Military officer with the United States Army Air Corps on 20th-century Earth. Denning, a veteran of two world wars, was deeply concerned for his nation's security, and about the potential risk that extraterrestrials might pose.
General Denning investigated the crash of an extraterrestrial spacecraft near Roswell, New Mexico, on Earth in 1947. Denning's investigation was conducted under the direct orders of American President Harry S Truman. He found himself face-to-face with three Ferengi who had inadvertently travelled back in time from the 24th century, fielding their proposition to engage in trade. The apparent leader of those extraterrestrials, Quark, offered to sell the general's nation-state advanced technology for millions of bars of gold, but he also warned that he would be willing to do business with the Russians if the Americans wouldn't play ball. Denning was particularly concerned about their weapons technology.
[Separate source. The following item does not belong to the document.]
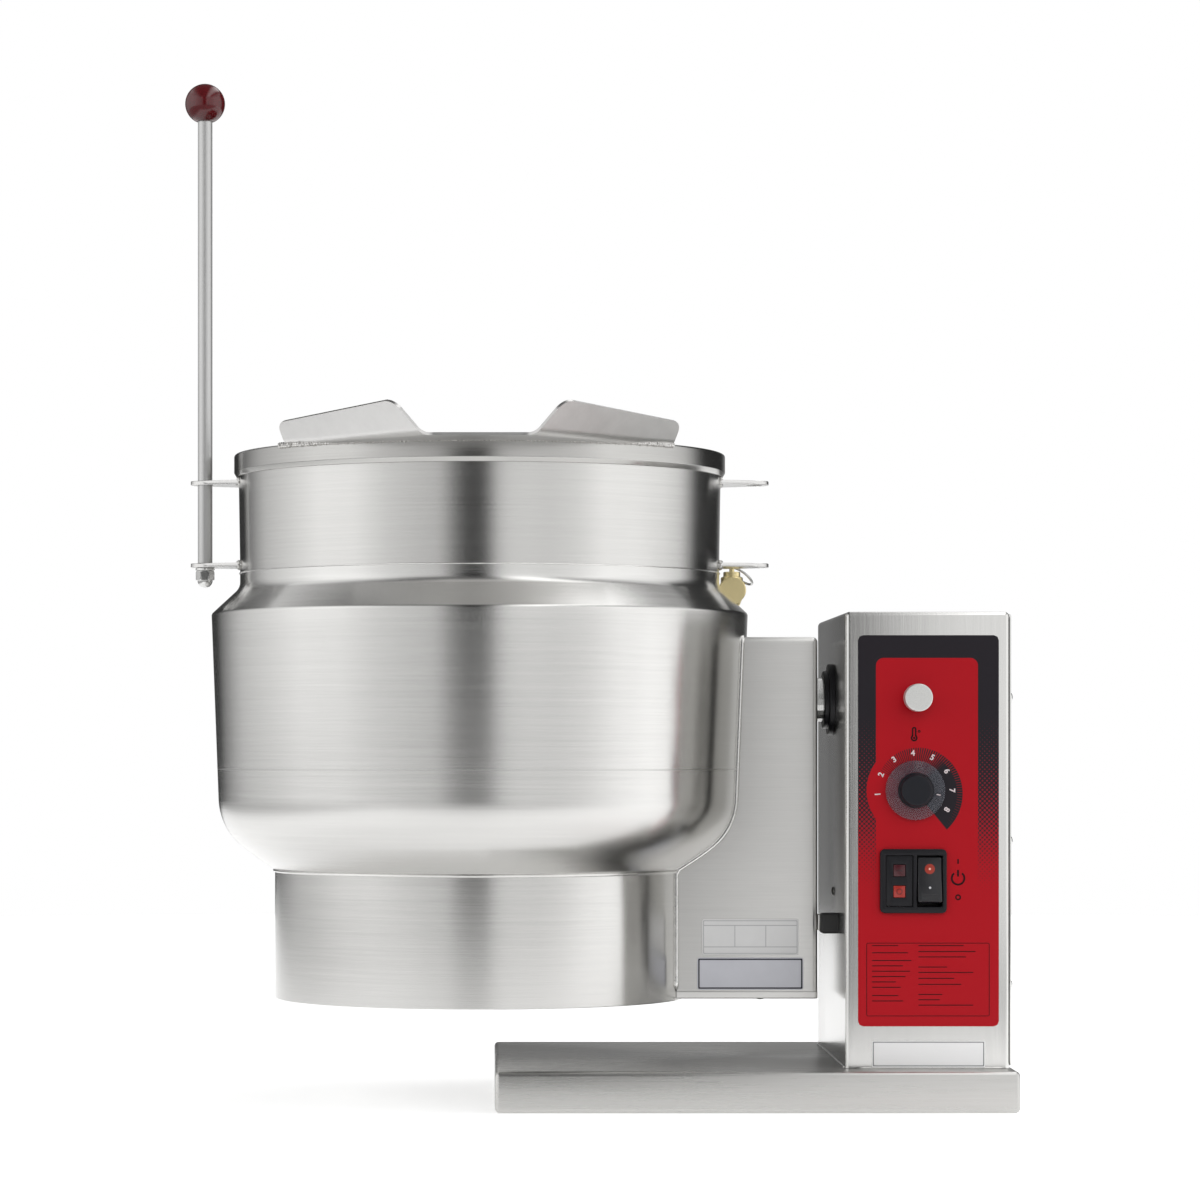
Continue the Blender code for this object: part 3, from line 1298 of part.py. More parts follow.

After being mistreated by the military investigators, the Ferengi eventually got away in their ship, and Denning was willing to let the existing cover story lay that the crashed "flying saucer" was just a weather balloon.
General Denning had a brother-in-law who was a car salesman whom he didn't trust; Quark reminded him of that relative. Even though he was beholden to President Truman, Denning had a low opinion of his commander-in-chief, calling him a "little piano-playing Democrat" — even though he acknowledged that that Democrat wasn't as dumb as he looked.